Its critical to realize not only that CBMP can occur without any CBM having been used at any preceding time, but also that ordinary CBM cannot be taken to an extreme of causing CBMP of the step to which it is applied (Hearn calls the reverse pivot exception in which the direction of travel is sufficiently altered "thrown cbmp").
Its not only unecessary, its ordinarily not possible within the confines of sound partnering.
While swinging a side through can be an important source of power, its important to realize that it is not the only one. Consider the natural turn commenced outside partner in CBMP. There is already something of an opposite side lead, so the opportunity to swing a side through (the opportunity for cbm) is reduced compared to the inline case (though couples with a mature hold may be able to get some windup on the preceding step). This is the type of situation that exposes the need to have powerful linear actions. For example, its critical for the forward partner to be able to move the weight through the length of the right foot and off the end of the toe, because there will not be an opportunity to swivel the foot and depart from a point foot further back on the inside edge as might be a tempting habit in the inline case. A really good inline natural takes advantage of both side swing power and the same linear travel over foot power relied on in the outside case, while a weak one may use sideswing to a degree that stops progression of the weight from travelling fully through the right foot by treating it as a more stationary fulcrum.
I would agree when we are talking about optimal dancing, as opposed to book concepts which need to remain clearly distinct.
On that score, I recognize four, maybe five distinct types of good cbm (plus a broken one) - but the book only has one umbrella term.
I have also found that some world class teachers focus their message more on what to do with the body in a given case than on keeping the language organized.
The CBM on the man's step 2 of the promenade link is given because in this version, the man turns 1/8 to the right to face the lady.

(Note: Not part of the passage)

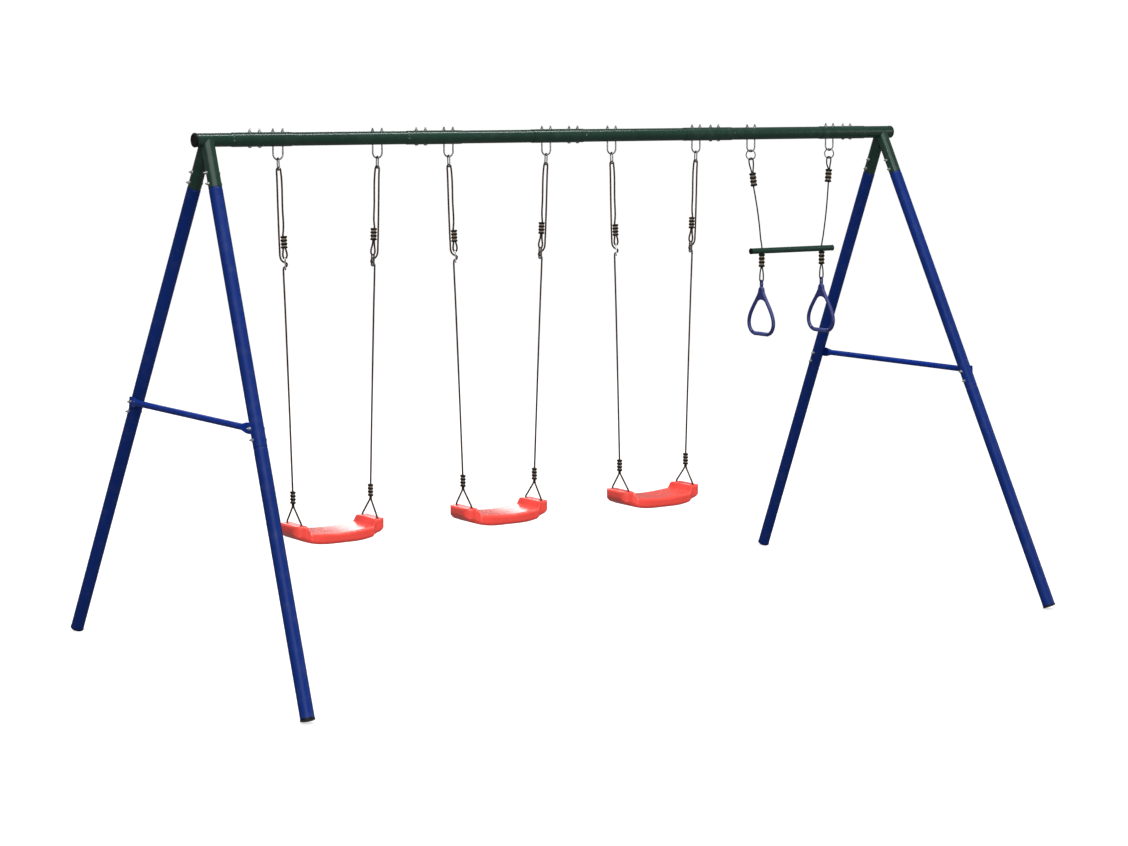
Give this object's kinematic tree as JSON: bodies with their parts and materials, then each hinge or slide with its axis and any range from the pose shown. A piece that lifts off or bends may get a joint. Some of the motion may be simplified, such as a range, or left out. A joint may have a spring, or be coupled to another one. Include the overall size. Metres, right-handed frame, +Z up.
{
  "type": "garden swing set",
  "caption": "Free-standing A-frame swing set: jointed crossbar on four braced legs, plank swings on ropes, and a trapeze bar with hanging gym rings.",
  "frame": {"origin": "on the ground, midway between the two A-frames, straight below the crossbar", "axes": "+X along the crossbar towards the trapeze, +Z up, -Y the front"},
  "size_m": [3.4962, 1.9016, 1.964],
  "materials": {
    "crossbar": "dark green gloss powder coat",
    "legs": "deep blue gloss powder coat",
    "braces": "deep blue gloss powder coat",
    "trapeze_bar": "dark green gloss powder coat",
    "caps": "black moulded plastic",
    "clamp": "black moulded plastic",
    "zinc_hardware": "bright zinc plating",
    "adjuster": "grey-beige moulded plastic",
    "swing_rope": "laid polypropylene rope, brown",
    "trapeze_cord": "braided cord, grey-green",
    "seat": "blow-moulded polyethylene, satin coral red",
    "gym_rings": "moulded plastic, satin blue-violet"
  },
  "bodies": {
    "frame": {"crossbar_end_left": "crossbar", "crossbar_end_right": "crossbar", "crossbar_tube_1": "crossbar", "crossbar_tube_2": "crossbar", "crossbar_tube_3": "crossbar", "crossbar_tube_4": "crossbar", "crossbar_caps": "caps", "crossbar_bolts": "zinc_hardware", "crossbar_nuts": "zinc_hardware", "u_bolts": "zinc_hardware", "u_bolt_nuts": "zinc_hardware", "washers": "zinc_hardware", "leg_upper_front_left": "legs", "leg_upper_back_left": "legs", "leg_upper_front_right": "legs", "leg_upper_back_right": "legs", "leg_lower_front_left": "legs", "leg_lower_back_left": "legs", "leg_lower_front_right": "legs", "leg_lower_back_right": "legs", "foot_caps": "caps", "leg_bolts": "zinc_hardware", "leg_nuts": "zinc_hardware", "brace_left": "braces", "brace_right": "braces"},
    "swing_1": {"swing_1_links": "zinc_hardware", "swing_1_rope_left": "swing_rope", "swing_1_rope_right": "swing_rope", "swing_1_upper_clamps": "clamp", "swing_1_adjusters": "adjuster", "swing_1_lower_clamps": "clamp"},
    "seat_1": {"swing_1_slings": "swing_rope", "swing_1_seat": "seat"},
    "swing_2": {"swing_2_links": "zinc_hardware", "swing_2_rope_left": "swing_rope", "swing_2_rope_right": "swing_rope", "swing_2_upper_clamps": "clamp", "swing_2_adjusters": "adjuster", "swing_2_lower_clamps": "clamp"},
    "seat_2": {"swing_2_slings": "swing_rope", "swing_2_seat": "seat"},
    "swing_3": {"swing_3_links": "zinc_hardware", "swing_3_rope_left": "swing_rope", "swing_3_rope_right": "swing_rope", "swing_3_upper_clamps": "clamp", "swing_3_adjusters": "adjuster", "swing_3_lower_clamps": "clamp"},
    "seat_3": {"swing_3_slings": "swing_rope", "swing_3_seat": "seat"},
    "trapeze": {"trapeze_links": "zinc_hardware", "trapeze_ropes": "trapeze_cord", "trapeze_upper_clamps": "clamp", "trapeze_bar": "trapeze_bar", "trapeze_bar_caps": "caps", "trapeze_lower_clamps": "clamp", "ring_loops": "trapeze_cord"},
    "ring_left": {"gym_ring_left": "gym_rings"},
    "ring_right": {"gym_ring_right": "gym_rings"}
  },
  "joints": [
    {"name": "swing_1_hinge", "type": "hinge", "parent": "frame", "child": "swing_1", "pos_m": [-1.096, 0, 1.851], "axis": [1, 0, 0], "range_deg": [-60, 60]},
    {"name": "seat_1_tilt", "type": "hinge", "parent": "swing_1", "child": "seat_1", "pos_m": [-1.096, 0, 0.579], "axis": [1, 0, 0], "range_deg": [-20, 20]},
    {"name": "swing_2_hinge", "type": "hinge", "parent": "frame", "child": "swing_2", "pos_m": [-0.3515, 0, 1.851], "axis": [1, 0, 0], "range_deg": [-60, 60]},
    {"name": "seat_2_tilt", "type": "hinge", "parent": "swing_2", "child": "seat_2", "pos_m": [-0.3515, 0, 0.579], "axis": [1, 0, 0], "range_deg": [-20, 20]},
    {"name": "swing_3_hinge", "type": "hinge", "parent": "frame", "child": "swing_3", "pos_m": [0.3935, 0, 1.851], "axis": [1, 0, 0], "range_deg": [-60, 60]},
    {"name": "seat_3_tilt", "type": "hinge", "parent": "swing_3", "child": "seat_3", "pos_m": [0.3935, 0, 0.579], "axis": [1, 0, 0], "range_deg": [-20, 20]},
    {"name": "trapeze_hinge", "type": "hinge", "parent": "frame", "child": "trapeze", "pos_m": [1.0955, 0, 1.851], "axis": [1, 0, 0], "range_deg": [-60, 60]},
    {"name": "gym_ring_left_hinge", "type": "hinge", "parent": "trapeze", "child": "ring_left", "pos_m": [0.949, 0, 1.3144], "axis": [1, 0, 0], "range_deg": [-50, 50]},
    {"name": "gym_ring_right_hinge", "type": "hinge", "parent": "trapeze", "child": "ring_right", "pos_m": [1.271, 0, 1.3144], "axis": [1, 0, 0], "range_deg": [-50, 50]}
  ]
}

In the more common version where the lady does the full 1/4 turn and the man does not turn, there would be no CBM (see closed promenade step 2, for example).
What is impossible to do is to move off of a leg without releasing body weight from that leg, which is done in ballroom by relaxing the joints of the ankle, knee, and thigh. It IS possible to take a step, even a powerful one, without changing the configuration of the "sides" of the body. It is not CBM that has started the movement. But, I believe that in practical dancing, CBM and thus the curve of foot and body directions is almost everywhere, and that it does generally contribute to more powerful swing and movement.